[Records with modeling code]
╭──

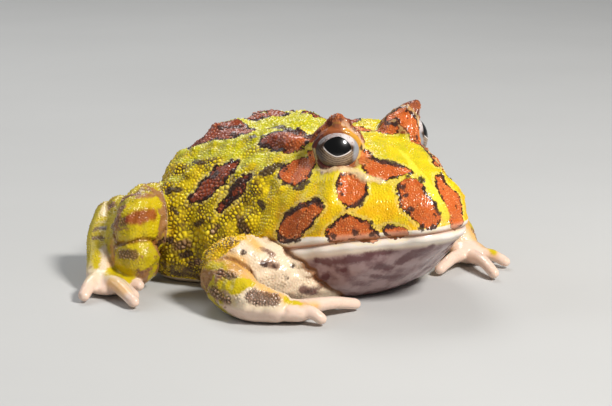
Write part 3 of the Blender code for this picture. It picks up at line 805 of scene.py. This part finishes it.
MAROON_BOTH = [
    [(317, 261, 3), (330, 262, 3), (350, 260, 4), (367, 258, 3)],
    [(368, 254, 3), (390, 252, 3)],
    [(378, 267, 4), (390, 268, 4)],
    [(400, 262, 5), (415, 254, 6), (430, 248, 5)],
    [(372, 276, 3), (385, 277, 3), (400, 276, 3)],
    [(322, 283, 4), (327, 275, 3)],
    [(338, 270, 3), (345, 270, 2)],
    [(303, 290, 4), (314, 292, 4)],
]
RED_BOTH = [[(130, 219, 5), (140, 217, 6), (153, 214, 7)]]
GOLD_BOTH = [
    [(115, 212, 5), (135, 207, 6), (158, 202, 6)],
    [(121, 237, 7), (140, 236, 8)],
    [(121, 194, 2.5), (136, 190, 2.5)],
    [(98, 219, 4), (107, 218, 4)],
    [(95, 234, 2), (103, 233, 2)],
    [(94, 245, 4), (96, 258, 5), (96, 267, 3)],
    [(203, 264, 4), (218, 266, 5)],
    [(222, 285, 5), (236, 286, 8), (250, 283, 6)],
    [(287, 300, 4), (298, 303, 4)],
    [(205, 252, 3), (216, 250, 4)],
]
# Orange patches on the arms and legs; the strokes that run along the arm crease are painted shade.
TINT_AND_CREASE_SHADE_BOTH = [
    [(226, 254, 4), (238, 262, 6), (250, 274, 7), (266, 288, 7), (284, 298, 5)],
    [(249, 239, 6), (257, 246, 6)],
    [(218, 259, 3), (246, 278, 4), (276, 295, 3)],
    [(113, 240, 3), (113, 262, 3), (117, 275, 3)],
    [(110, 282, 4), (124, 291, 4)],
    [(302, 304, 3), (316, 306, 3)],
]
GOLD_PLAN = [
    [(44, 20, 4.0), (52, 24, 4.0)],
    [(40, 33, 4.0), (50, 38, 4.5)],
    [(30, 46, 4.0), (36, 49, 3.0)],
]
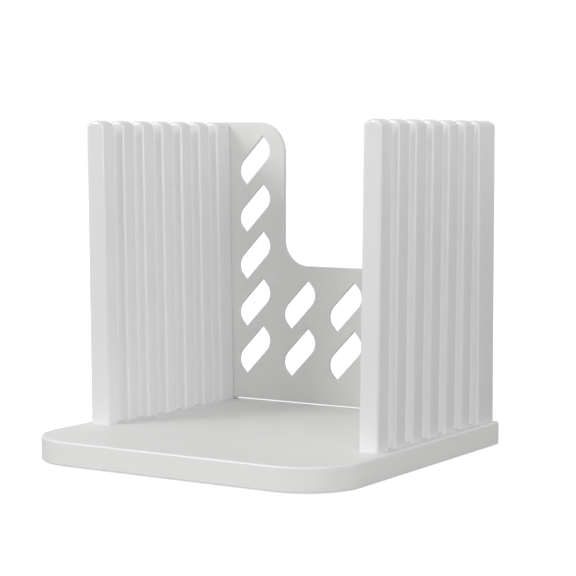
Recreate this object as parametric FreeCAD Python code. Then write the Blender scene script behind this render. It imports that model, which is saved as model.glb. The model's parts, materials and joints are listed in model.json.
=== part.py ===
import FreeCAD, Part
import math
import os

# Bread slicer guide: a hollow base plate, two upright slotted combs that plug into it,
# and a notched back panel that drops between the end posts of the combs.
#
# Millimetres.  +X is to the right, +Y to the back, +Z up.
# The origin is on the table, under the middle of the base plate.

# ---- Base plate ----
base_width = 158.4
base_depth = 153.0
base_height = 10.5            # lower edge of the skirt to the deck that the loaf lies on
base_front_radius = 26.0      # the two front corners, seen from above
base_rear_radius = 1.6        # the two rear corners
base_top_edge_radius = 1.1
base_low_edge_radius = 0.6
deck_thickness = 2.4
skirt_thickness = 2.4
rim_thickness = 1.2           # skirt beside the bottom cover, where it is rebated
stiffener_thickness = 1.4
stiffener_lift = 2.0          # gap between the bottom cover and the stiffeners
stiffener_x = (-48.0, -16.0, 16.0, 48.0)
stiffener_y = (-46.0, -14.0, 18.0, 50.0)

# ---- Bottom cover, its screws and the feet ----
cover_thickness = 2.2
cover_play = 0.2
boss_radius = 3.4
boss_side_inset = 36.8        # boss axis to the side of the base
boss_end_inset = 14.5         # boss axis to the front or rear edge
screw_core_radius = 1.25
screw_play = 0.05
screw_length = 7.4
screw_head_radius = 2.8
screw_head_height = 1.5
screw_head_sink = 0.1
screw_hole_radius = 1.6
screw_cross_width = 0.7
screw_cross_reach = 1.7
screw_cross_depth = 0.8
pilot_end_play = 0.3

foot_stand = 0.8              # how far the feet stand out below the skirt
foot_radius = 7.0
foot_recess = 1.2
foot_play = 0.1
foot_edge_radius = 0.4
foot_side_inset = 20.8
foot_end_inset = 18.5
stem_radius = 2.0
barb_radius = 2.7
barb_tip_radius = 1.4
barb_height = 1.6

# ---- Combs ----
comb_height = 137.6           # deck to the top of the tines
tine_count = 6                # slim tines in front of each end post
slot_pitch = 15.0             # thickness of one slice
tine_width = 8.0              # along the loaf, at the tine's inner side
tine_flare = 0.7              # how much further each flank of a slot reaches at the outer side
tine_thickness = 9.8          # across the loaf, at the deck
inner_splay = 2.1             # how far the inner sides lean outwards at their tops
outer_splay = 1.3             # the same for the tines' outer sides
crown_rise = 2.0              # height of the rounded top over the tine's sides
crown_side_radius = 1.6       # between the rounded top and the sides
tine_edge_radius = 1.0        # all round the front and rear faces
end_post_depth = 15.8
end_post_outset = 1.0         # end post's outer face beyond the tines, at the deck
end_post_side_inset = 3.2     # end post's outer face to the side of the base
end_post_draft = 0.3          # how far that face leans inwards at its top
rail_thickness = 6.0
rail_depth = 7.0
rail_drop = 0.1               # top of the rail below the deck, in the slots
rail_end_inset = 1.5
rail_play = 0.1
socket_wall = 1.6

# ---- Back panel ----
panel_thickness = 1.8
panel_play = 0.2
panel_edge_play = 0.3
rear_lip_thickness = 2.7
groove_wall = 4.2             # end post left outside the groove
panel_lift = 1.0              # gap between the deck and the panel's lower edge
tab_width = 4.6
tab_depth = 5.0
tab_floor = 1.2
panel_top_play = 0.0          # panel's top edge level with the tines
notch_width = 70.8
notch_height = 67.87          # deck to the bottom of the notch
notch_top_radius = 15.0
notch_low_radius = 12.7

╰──

■ What the exercise asks
Restate each record word for word.

■ Answer to this task
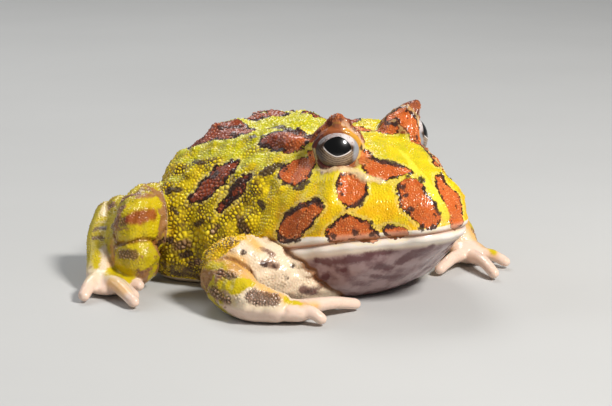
Write part 3 of the Blender code for this picture. It picks up at line 805 of scene.py. This part finishes it.
MAROON_BOTH = [
    [(317, 261, 3), (330, 262, 3), (350, 260, 4), (367, 258, 3)],
    [(368, 254, 3), (390, 252, 3)],
    [(378, 267, 4), (390, 268, 4)],
    [(400, 262, 5), (415, 254, 6), (430, 248, 5)],
    [(372, 276, 3), (385, 277, 3), (400, 276, 3)],
    [(322, 283, 4), (327, 275, 3)],
    [(338, 270, 3), (345, 270, 2)],
    [(303, 290, 4), (314, 292, 4)],
]
RED_BOTH = [[(130, 219, 5), (140, 217, 6), (153, 214, 7)]]
GOLD_BOTH = [
    [(115, 212, 5), (135, 207, 6), (158, 202, 6)],
    [(121, 237, 7), (140, 236, 8)],
    [(121, 194, 2.5), (136, 190, 2.5)],
    [(98, 219, 4), (107, 218, 4)],
    [(95, 234, 2), (103, 233, 2)],
    [(94, 245, 4), (96, 258, 5), (96, 267, 3)],
    [(203, 264, 4), (218, 266, 5)],
    [(222, 285, 5), (236, 286, 8), (250, 283, 6)],
    [(287, 300, 4), (298, 303, 4)],
    [(205, 252, 3), (216, 250, 4)],
]
# Orange patches on the arms and legs; the strokes that run along the arm crease are painted shade.
TINT_AND_CREASE_SHADE_BOTH = [
    [(226, 254, 4), (238, 262, 6), (250, 274, 7), (266, 288, 7), (284, 298, 5)],
    [(249, 239, 6), (257, 246, 6)],
    [(218, 259, 3), (246, 278, 4), (276, 295, 3)],
    [(113, 240, 3), (113, 262, 3), (117, 275, 3)],
    [(110, 282, 4), (124, 291, 4)],
    [(302, 304, 3), (316, 306, 3)],
]
GOLD_PLAN = [
    [(44, 20, 4.0), (52, 24, 4.0)],
    [(40, 33, 4.0), (50, 38, 4.5)],
    [(30, 46, 4.0), (36, 49, 3.0)],
]
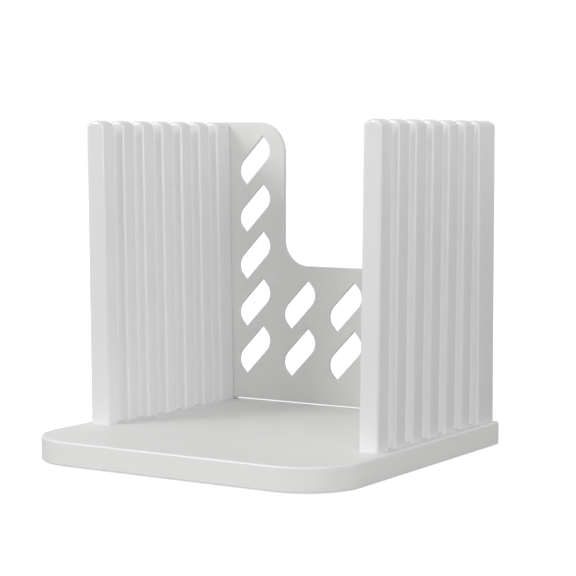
Recreate this object as parametric FreeCAD Python code. Then write the Blender scene script behind this render. It imports that model, which is saved as model.glb. The model's parts, materials and joints are listed in model.json.
=== part.py ===
import FreeCAD, Part
import math
import os

# Bread slicer guide: a hollow base plate, two upright slotted combs that plug into it,
# and a notched back panel that drops between the end posts of the combs.
#
# Millimetres.  +X is to the right, +Y to the back, +Z up.
# The origin is on the table, under the middle of the base plate.

# ---- Base plate ----
base_width = 158.4
base_depth = 153.0
base_height = 10.5            # lower edge of the skirt to the deck that the loaf lies on
base_front_radius = 26.0      # the two front corners, seen from above
base_rear_radius = 1.6        # the two rear corners
base_top_edge_radius = 1.1
base_low_edge_radius = 0.6
deck_thickness = 2.4
skirt_thickness = 2.4
rim_thickness = 1.2           # skirt beside the bottom cover, where it is rebated
stiffener_thickness = 1.4
stiffener_lift = 2.0          # gap between the bottom cover and the stiffeners
stiffener_x = (-48.0, -16.0, 16.0, 48.0)
stiffener_y = (-46.0, -14.0, 18.0, 50.0)

# ---- Bottom cover, its screws and the feet ----
cover_thickness = 2.2
cover_play = 0.2
boss_radius = 3.4
boss_side_inset = 36.8        # boss axis to the side of the base
boss_end_inset = 14.5         # boss axis to the front or rear edge
screw_core_radius = 1.25
screw_play = 0.05
screw_length = 7.4
screw_head_radius = 2.8
screw_head_height = 1.5
screw_head_sink = 0.1
screw_hole_radius = 1.6
screw_cross_width = 0.7
screw_cross_reach = 1.7
screw_cross_depth = 0.8
pilot_end_play = 0.3

foot_stand = 0.8              # how far the feet stand out below the skirt
foot_radius = 7.0
foot_recess = 1.2
foot_play = 0.1
foot_edge_radius = 0.4
foot_side_inset = 20.8
foot_end_inset = 18.5
stem_radius = 2.0
barb_radius = 2.7
barb_tip_radius = 1.4
barb_height = 1.6

# ---- Combs ----
comb_height = 137.6           # deck to the top of the tines
tine_count = 6                # slim tines in front of each end post
slot_pitch = 15.0             # thickness of one slice
tine_width = 8.0              # along the loaf, at the tine's inner side
tine_flare = 0.7              # how much further each flank of a slot reaches at the outer side
tine_thickness = 9.8          # across the loaf, at the deck
inner_splay = 2.1             # how far the inner sides lean outwards at their tops
outer_splay = 1.3             # the same for the tines' outer sides
crown_rise = 2.0              # height of the rounded top over the tine's sides
crown_side_radius = 1.6       # between the rounded top and the sides
tine_edge_radius = 1.0        # all round the front and rear faces
end_post_depth = 15.8
end_post_outset = 1.0         # end post's outer face beyond the tines, at the deck
end_post_side_inset = 3.2     # end post's outer face to the side of the base
end_post_draft = 0.3          # how far that face leans inwards at its top
rail_thickness = 6.0
rail_depth = 7.0
rail_drop = 0.1               # top of the rail below the deck, in the slots
rail_end_inset = 1.5
rail_play = 0.1
socket_wall = 1.6

# ---- Back panel ----
panel_thickness = 1.8
panel_play = 0.2
panel_edge_play = 0.3
rear_lip_thickness = 2.7
groove_wall = 4.2             # end post left outside the groove
panel_lift = 1.0              # gap between the deck and the panel's lower edge
tab_width = 4.6
tab_depth = 5.0
tab_floor = 1.2
panel_top_play = 0.0          # panel's top edge level with the tines
notch_width = 70.8
notch_height = 67.87          # deck to the bottom of the notch
notch_top_radius = 15.0
notch_low_radius = 12.7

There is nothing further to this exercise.